Wir kehren zurück zu dem Versuche der gedrängtesten Darstellung der Lebensschicksale des Volks, das so Herrliches geschaffen; wenige Züge werden für unsern Zweck genügen.

Die Perserkriege hatten, wie wir gesehen, Athen auf den Gipfel der politischen Größe erhoben und zum Besitz unermeßlicher Reichthümer gebracht. Sein Einfluß gebot in ganz Attika, sein Glanz stellte die übrigen griechischen Freistaaten in Schatten; selbst der Spartaner Ruhm wurde durch den Athens überstrahlt. Alles dieß erregte den Neid der übrigen Stämme eines Volks auf, das mit dem erhöhten Gefühl der Kraft auch unbändigere Leidenschaften bekommen hatte.

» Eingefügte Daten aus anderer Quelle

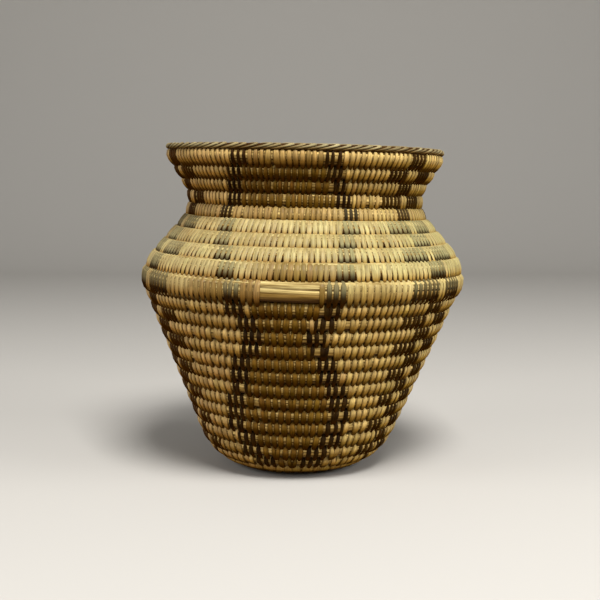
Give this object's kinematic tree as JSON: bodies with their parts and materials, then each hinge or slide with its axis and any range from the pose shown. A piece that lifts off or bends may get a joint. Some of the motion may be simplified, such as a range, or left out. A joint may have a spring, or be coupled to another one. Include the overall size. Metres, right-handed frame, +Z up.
{
  "type": "basketry olla",
  "caption": "Coiled basketry jar with a round belly, a narrow neck and a flared mouth, dark zigzag and check patterns, an overcast rim and a flat base.",
  "frame": {"origin": "the middle of the base's flat underside, on the surface that the basket stands on", "axes": "+Z up through the mouth, -Y towards the front that the picture shows, +X to the viewer's right"},
  "size_m": [0.1912, 0.1906, 0.1921],
  "materials": {
    "sewn_coil": "matte split-leaf sewing strips over a grass bundle",
    "bare_bundle": "matte bare grass bundle",
    "dark_strip": "matte dark seed-pod strips",
    "rim_strip": "matte overcast strips"
  },
  "bodies": {
    "root": {"start_knot": "bare_bundle", "base_coil_1": "sewn_coil", "base_coil_2": "sewn_coil", "base_coil_3": "sewn_coil", "base_coil_4": "sewn_coil", "base_coil_5": "sewn_coil", "wall_coil_01": "sewn_coil", "wall_coil_02": "sewn_coil", "wall_coil_03": "sewn_coil", "wall_coil_04": "sewn_coil", "wall_coil_05": "sewn_coil", "wall_coil_06": "sewn_coil", "wall_coil_07": "sewn_coil", "wall_coil_08": "sewn_coil", "wall_coil_09": "sewn_coil", "wall_coil_10": "sewn_coil", "wall_coil_11": "sewn_coil", "wall_coil_12": "sewn_coil", "wall_coil_13": "sewn_coil", "wall_coil_14": "bare_bundle", "wall_coil_15": "sewn_coil", "wall_coil_16": "sewn_coil", "wall_coil_17": "sewn_coil", "wall_coil_18": "sewn_coil", "wall_coil_19": "sewn_coil", "wall_coil_20": "sewn_coil", "wall_coil_21": "sewn_coil", "wall_coil_22": "sewn_coil", "wall_coil_23": "sewn_coil", "rim_overcast": "rim_strip", "front_zigzag_left": "dark_strip", "front_zigzag_right": "dark_strip", "right_zigzag_left": "dark_strip", "right_zigzag_right": "dark_strip", "left_zigzag_left": "dark_strip", "left_zigzag_right": "dark_strip", "right_checks": "dark_strip", "back_checks": "dark_strip", "left_checks": "dark_strip"}
  },
  "joints": []
}
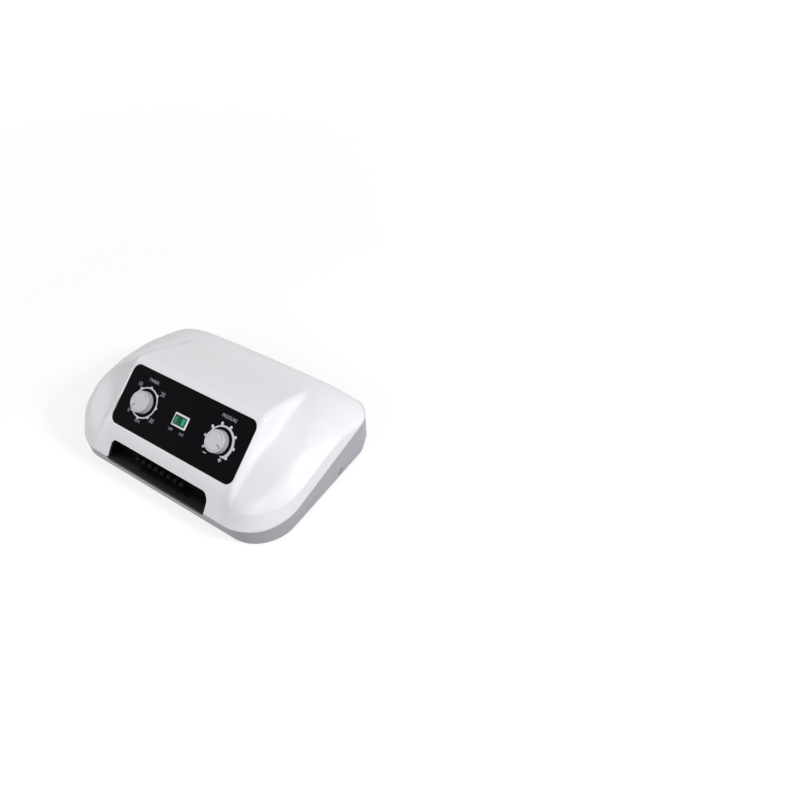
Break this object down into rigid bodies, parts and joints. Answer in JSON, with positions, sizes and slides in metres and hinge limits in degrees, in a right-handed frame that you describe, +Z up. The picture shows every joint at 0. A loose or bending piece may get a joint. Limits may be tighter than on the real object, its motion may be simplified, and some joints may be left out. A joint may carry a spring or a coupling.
{
  "type": "compression therapy pump",
  "caption": "Table-top air compression console: sloping black control face with timer knob, lit rocker and pressure knob, hose outlets in a front recess.",
  "frame": {"origin": "centre of the footprint, on the surface the rubber feet stand on", "axes": "+X to the right as the user faces the controls, +Y to the back, +Z up"},
  "size_m": [0.318, 0.201, 0.1023],
  "materials": {
    "white_abs": "glossy moulded ABS",
    "grey_abs": "satin moulded ABS",
    "label": "glossy film over a plastic plate",
    "black_plastic": "fine grain",
    "knob": "satin silver-grey",
    "steel": "zinc plated",
    "rubber": "matt",
    "rocker": "translucent green",
    "brass": "turned",
    "spring": "drawn wire",
    "aluminium": "cast and machined",
    "magnet": "nickel plated",
    "copper": "enamelled winding",
    "valve": "moulded",
    "tube": "silicone",
    "board": "solder mask",
    "board_parts": "moulded"
  },
  "bodies": {
    "console": {"base_tray": "grey_abs", "bleed_tube": "tube", "board_parts": "board_parts", "board_screws": "steel", "case_screw_1": "steel", "case_screw_2": "steel", "case_screw_3": "steel", "case_screw_4": "steel", "circuit_board": "board", "control_label": "label", "distributor_body": "valve", "distributor_lid": "valve", "distributor_motor": "aluminium", "distributor_posts": "valve", "fuse_cap": "black_plastic", "fuse_holder": "black_plastic", "inlet_pins": "brass", "mains_inlet": "black_plastic", "outlet_manifold": "black_plastic", "outlet_tubes": "tube", "panel_nut_1": "steel", "panel_nut_2": "steel", "pressure_tube": "tube", "pump_bolts": "steel", "pump_coil_1": "copper", "pump_coil_2": "copper", "pump_core_1": "steel", "pump_core_2": "steel", "pump_diaphragm_1": "rubber", "pump_diaphragm_2": "rubber", "pump_frame": "aluminium", "pump_head_left": "aluminium", "pump_head_right": "aluminium", "pump_mount_1": "rubber", "pump_mount_2": "rubber", "pump_mount_3": "rubber", "pump_mount_4": "rubber", "recess_liner": "black_plastic", "regulator_body": "brass", "regulator_spring": "spring", "rubber_foot_1": "rubber", "rubber_foot_2": "rubber", "rubber_foot_3": "rubber", "rubber_foot_4": "rubber", "switch_housing": "black_plastic", "timer_body": "black_plastic", "top_shell": "white_abs"},
    "timer_dial": {"timer_knob": "knob", "timer_shaft": "steel"},
    "pressure_dial": {"pressure_knob": "knob", "pressure_spindle": "brass"},
    "power_rocker": {"switch_rocker": "rocker"},
    "bleed_piston": {"regulator_plunger": "brass"},
    "armature": {"pump_armature": "aluminium", "pump_magnets": "magnet"},
    "valve_rotor": {"distributor_rotor": "valve"}
  },
  "joints": [
    {"name": "timer_turn", "type": "hinge", "parent": "console", "child": "timer_dial", "pos_m": [-0.0582, -0.04521, 0.07394], "axis": [0, 0.6174, -0.7866], "range_deg": [-45, 270]},
    {"name": "pressure_turn", "type": "hinge", "parent": "console", "child": "pressure_dial", "pos_m": [0.0582, -0.04521, 0.07394], "axis": [0, 0.6174, -0.7866], "range_deg": [-236, 16]},
    {"name": "bleed_slide", "type": "slide", "parent": "console", "child": "bleed_piston", "axis": [0, 0.6174, -0.7866], "range_m": [-0.00262, 0.00018]},
    {"name": "power_rock", "type": "hinge", "parent": "console", "child": "power_rocker", "pos_m": [-0.0003, -0.04366, 0.07262], "axis": [0, 0.7866, 0.6174], "range_deg": [-18, 0]},
    {"name": "armature_slide", "type": "slide", "parent": "console", "child": "armature", "axis": [1, 0, 0], "range_m": [-0.0015, 0.0015], "stiffness_N_per_m": 1500},
    {"name": "rotor_turn", "type": "hinge", "parent": "console", "child": "valve_rotor", "pos_m": [-0.096, 0.033, 0.047], "axis": [0, 0, 1], "continuous": true}
  ],
  "couplings": [
    {"joint": "pressure_turn", "follows": "bleed_slide", "rad_per_m": 1570.8}
  ]
}
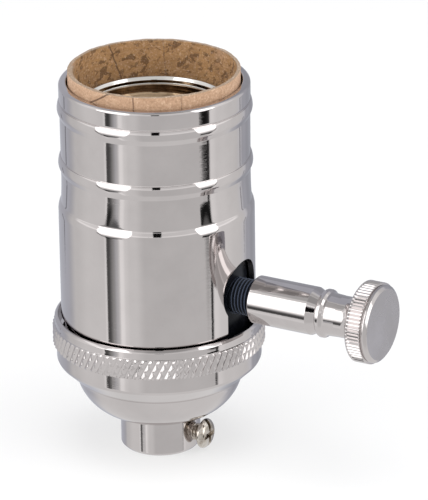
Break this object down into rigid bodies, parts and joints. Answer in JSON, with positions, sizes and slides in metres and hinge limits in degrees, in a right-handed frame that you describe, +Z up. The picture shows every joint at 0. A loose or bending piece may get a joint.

Collisionen der Interessen entstanden, und als allmählich unter dem Einfluß des durch den Reichthum geschaffenen Luxus die republikanischen Tugenden der Selbstverleugnung und reinen Vaterlandsliebe mehr und mehr verdrängt wurden, führte, in den Verhältnissen der Freistaaten zu einander, eine von der Selbstsucht geleitete gemeine Politik die Zügel. Intriken entspannen sich, Spaltungen entstanden, die Furie der Zwietracht entzündete endlich die Fackel, welche in dem Lande der Solone, Miltiades, Leonidas und Aristides einer fast ununterbrochenen Reihe innerer Kriege leuchtete, in welchen das Herzblut der Griechen, das Mark ihrer Kräfte bis zur Erschöpfung dahin strömte, und die ihren Untergang vorbereiteten. Mit diesem, dem großen Peloponnesischen Kriege, in welchem Athen und Sparta um das Primat Griechenlands stritten, beginnt die dritte und letzte Epoche der Geschichte Athens als Staat; sie wird durch die Eroberung und Zerstörung von Korinth durch die Römer (146 Jahre vor Chr.) von welcher Zeit an ganz Hellas bis zur Auflösung des Reichs durch die Barbaren als römische Provinz erscheint, geschlossen.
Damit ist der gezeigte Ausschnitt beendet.